The wait was terrible -- nearly three months. Most of us like to get an early start with this kind of anticipation party, so we'd watch the mailbox like hawks starting from the day we sent out our letters. I'm the type of person who'll fill out a "No Postage Necessary" card from the back of a travel magazine and obsessively wait for brochures of obscure island resorts I'll never visit to arrive, so the wait for a cool little Star Wars toy was truly tormenting. Staring suspiciously towards any passing mail truck for Obi-Wan's 90 day journey, nothing in the world mattered except Ben Kenobi. When word trickled down that fans were beginning to receive their Frito Lay loot, the wait only became more impatient. Each day that passed without the Stupid Spirit of Obi-Wan felt like an eternity, especially when there was nothing good on television and all of our friends were out, I dunno, dating and stuff.

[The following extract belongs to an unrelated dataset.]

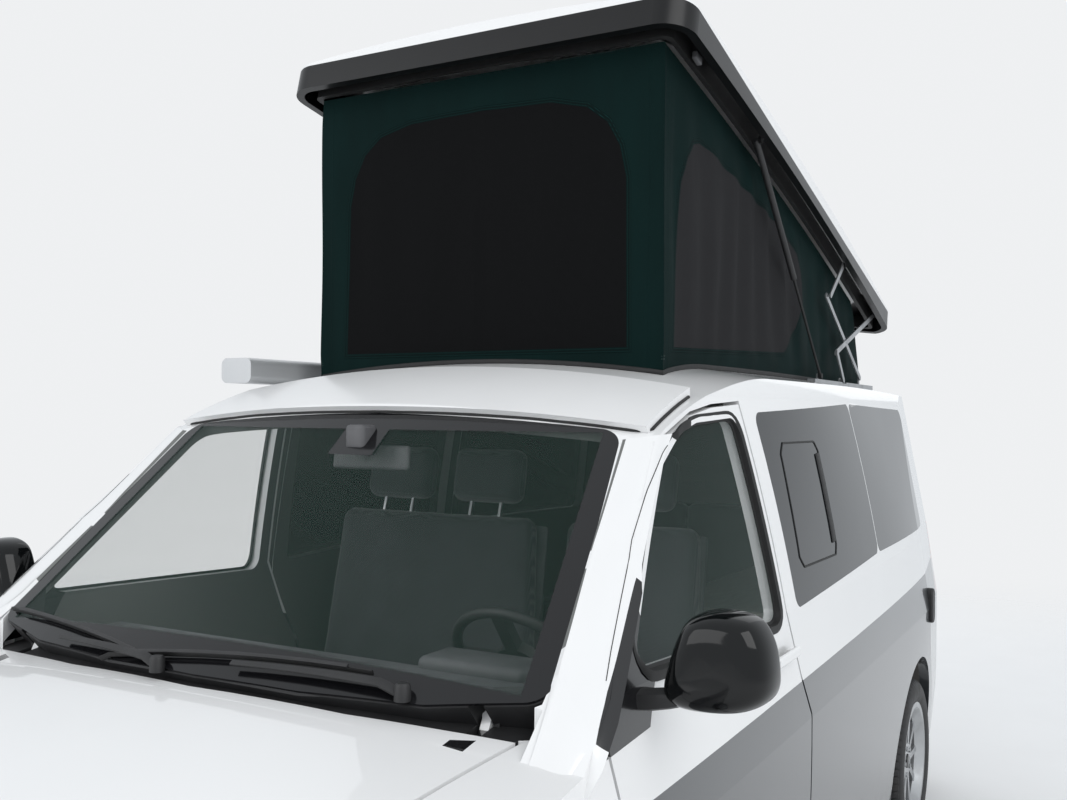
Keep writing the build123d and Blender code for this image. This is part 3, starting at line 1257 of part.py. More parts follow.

Finally, it came. Arriving in an unassuming white box not-so-neatly tucked into an orange envelope, "The Spirit of Obi-Wan" wasn't available in stores. The version of Obi-Wan that was available in stores looked quite the same as this one, only a lot less translucent and without that air of exclusivity and Jedi rarity. Whoa ho ho oh. As I recall, some fans were pissed that the figure didn't come in some sort of "official" packaging. I'm not sure what these people had against a neat white box. I mean, coin purse?? In any event, the promotion was a huge success. Hasbro gained a lot of loyalty from toy lovers, and Frito Lay managed to prove investor predictions wrong by getting at least one person to try pizza flavored potato chips. Everybody won. To really establish what all the hubbub was about, you've gotta see Obi-Wan up close...
Not too shabby, eh? You couldn't pose his arms, but while I was a little concerned with owning an Obi-Wan figure perpetually posed to sing La Cucaracha, I appreciated his strange blue hue. For those who've forgotten, the figure is based on Obi-Wan's "ghost" form -- the see-thru Jedi who advised Luke Skywalker to visit faraway planets while lying to him about his dead daddy.
I never really got much into Hasbro's newer Star Wars stuff. The line was riddled with plenty of ugly figures, and save for some small victories like this ghastly Obi-Wan, I've completely lost track of the line. Admittedly, Hasbro hit a better stride with the collection in later years, but I'd already moved onto collecting semiprecious stones and religious tapestries by then. My loss. The mid 90s was a pretty dry and flaccid time for toys in general it seems, but the "Spirit of Obi-Wan" shined through as one of the most unique, interesting little monitor-toppers of any era. A+.